In a relational database, each entity becomes a table. Each attribute becomes a column.
Relationships and Cardinality¶
Entities connect to each other through relationships, and those relationships have cardinality - rules about how many of one entity can relate to another:
| Cardinality | Meaning | Example |
|---|---|---|
| One-to-one (1:1) | Each row in A matches exactly one row in B | User and user profile |
| One-to-many (1:N) | Each row in A matches zero or more rows in B | Customer and orders |
| Many-to-many (M:N) | Rows in A can match multiple rows in B and vice versa | Students and courses |
Many-to-many relationships require a junction table (also called a join table or associative table) to implement in a relational database.
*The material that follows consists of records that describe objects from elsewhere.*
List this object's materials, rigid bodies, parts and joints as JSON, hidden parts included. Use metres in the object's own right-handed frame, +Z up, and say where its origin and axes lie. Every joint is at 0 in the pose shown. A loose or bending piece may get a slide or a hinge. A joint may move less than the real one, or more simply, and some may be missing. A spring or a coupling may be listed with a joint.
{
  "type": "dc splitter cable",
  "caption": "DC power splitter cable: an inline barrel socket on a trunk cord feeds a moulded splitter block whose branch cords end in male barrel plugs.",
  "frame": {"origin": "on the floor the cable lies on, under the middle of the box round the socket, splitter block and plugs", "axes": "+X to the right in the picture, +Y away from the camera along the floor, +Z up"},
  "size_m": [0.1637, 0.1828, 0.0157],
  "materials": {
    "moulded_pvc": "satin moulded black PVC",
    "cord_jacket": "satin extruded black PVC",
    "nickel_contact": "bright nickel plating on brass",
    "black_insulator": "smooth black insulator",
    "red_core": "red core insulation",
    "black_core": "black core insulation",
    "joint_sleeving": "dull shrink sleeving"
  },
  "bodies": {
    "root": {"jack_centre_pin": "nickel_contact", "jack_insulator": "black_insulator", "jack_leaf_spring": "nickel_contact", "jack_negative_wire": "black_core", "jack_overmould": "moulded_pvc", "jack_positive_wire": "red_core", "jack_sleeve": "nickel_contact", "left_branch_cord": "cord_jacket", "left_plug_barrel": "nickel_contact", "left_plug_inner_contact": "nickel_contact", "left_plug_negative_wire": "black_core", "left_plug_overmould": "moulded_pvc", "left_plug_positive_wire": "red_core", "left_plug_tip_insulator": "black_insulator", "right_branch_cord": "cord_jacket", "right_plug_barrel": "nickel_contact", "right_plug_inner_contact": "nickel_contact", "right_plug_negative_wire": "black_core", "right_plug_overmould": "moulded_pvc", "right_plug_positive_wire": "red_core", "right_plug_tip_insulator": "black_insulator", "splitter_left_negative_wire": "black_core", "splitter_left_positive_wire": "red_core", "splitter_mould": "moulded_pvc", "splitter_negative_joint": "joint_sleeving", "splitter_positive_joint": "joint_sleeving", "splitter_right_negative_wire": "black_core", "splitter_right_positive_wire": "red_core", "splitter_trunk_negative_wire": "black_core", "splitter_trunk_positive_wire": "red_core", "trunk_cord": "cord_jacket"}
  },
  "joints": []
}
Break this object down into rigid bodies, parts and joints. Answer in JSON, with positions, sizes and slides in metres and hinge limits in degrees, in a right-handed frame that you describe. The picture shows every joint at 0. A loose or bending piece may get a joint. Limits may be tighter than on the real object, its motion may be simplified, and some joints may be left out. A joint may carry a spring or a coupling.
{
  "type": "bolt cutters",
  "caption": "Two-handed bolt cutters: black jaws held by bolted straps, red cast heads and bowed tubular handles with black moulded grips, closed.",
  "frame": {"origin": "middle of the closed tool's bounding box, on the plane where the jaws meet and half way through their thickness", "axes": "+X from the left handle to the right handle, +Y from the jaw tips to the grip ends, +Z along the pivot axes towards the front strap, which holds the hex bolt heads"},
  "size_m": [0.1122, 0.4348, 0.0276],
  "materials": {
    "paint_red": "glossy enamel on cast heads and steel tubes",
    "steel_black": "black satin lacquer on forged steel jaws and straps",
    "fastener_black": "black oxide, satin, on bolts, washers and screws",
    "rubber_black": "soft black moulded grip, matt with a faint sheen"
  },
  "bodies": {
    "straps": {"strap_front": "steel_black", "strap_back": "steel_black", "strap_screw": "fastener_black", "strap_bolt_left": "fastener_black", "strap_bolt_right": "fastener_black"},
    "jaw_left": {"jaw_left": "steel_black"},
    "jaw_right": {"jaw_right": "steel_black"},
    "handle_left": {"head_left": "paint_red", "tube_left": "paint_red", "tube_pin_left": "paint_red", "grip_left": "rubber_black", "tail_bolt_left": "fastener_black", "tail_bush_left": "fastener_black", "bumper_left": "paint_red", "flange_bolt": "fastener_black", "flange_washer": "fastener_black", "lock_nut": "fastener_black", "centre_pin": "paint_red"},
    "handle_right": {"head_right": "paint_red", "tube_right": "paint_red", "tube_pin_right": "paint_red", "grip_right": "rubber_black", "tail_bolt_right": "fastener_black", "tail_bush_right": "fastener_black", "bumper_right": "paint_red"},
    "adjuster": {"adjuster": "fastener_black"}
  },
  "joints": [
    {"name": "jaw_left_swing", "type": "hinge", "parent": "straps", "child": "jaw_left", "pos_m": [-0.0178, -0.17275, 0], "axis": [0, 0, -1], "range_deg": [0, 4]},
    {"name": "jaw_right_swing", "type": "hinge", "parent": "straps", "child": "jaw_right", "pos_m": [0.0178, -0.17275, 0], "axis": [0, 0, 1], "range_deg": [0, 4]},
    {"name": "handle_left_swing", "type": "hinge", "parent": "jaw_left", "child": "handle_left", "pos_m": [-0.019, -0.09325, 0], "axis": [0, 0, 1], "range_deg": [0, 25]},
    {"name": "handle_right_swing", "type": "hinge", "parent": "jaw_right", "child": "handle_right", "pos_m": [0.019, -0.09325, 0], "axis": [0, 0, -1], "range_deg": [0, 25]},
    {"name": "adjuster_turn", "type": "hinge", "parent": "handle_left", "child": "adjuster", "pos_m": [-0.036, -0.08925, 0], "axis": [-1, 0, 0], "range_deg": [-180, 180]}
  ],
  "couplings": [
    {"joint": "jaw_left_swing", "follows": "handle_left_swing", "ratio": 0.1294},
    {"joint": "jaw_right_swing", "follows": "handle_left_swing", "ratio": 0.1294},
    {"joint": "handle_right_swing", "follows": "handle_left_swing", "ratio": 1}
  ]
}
The junction table holds foreign keys pointing to both sides.
Reading an ER Diagram¶
Here is an ER diagram for a simple e-commerce system. Each line represents a relationship, and the symbols at each end indicate cardinality:
erDiagram
CUSTOMER ||--o{ ORDER : places
ORDER ||--|{ ORDER_LINE : contains
PRODUCT ||--o{ ORDER_LINE : "appears in"
PRODUCT }o--|| CATEGORY : "belongs to"
CUSTOMER {
int customer_id PK
varchar name
varchar email
timestamp created_at
}
ORDER {
int order_id PK
int customer_id FK
date order_date
decimal total
varchar status
}
ORDER_LINE {
int order_id FK
int product_id FK
int quantity
decimal unit_price
}
PRODUCT {
int product_id PK
int category_id FK
varchar name
decimal price
text description
}
CATEGORY {
int category_id PK
varchar name
}
The notation works like this:
||means "exactly one"o{means "zero or more"|{means "one or more"
So CUSTOMER ||--o{ ORDER reads as: each customer places zero or more orders, and each order belongs to exactly one customer.
Start with the diagram
Sketch your ER diagram before writing SQL. It forces you to think about relationships and cardinality up front, and catches design mistakes that are painful to fix after tables are populated with data.
Normalization¶
Normalization is the process of organizing columns and tables to reduce data redundancy and prevent update anomalies. Each normal form builds on the previous one, imposing stricter rules about how data is structured.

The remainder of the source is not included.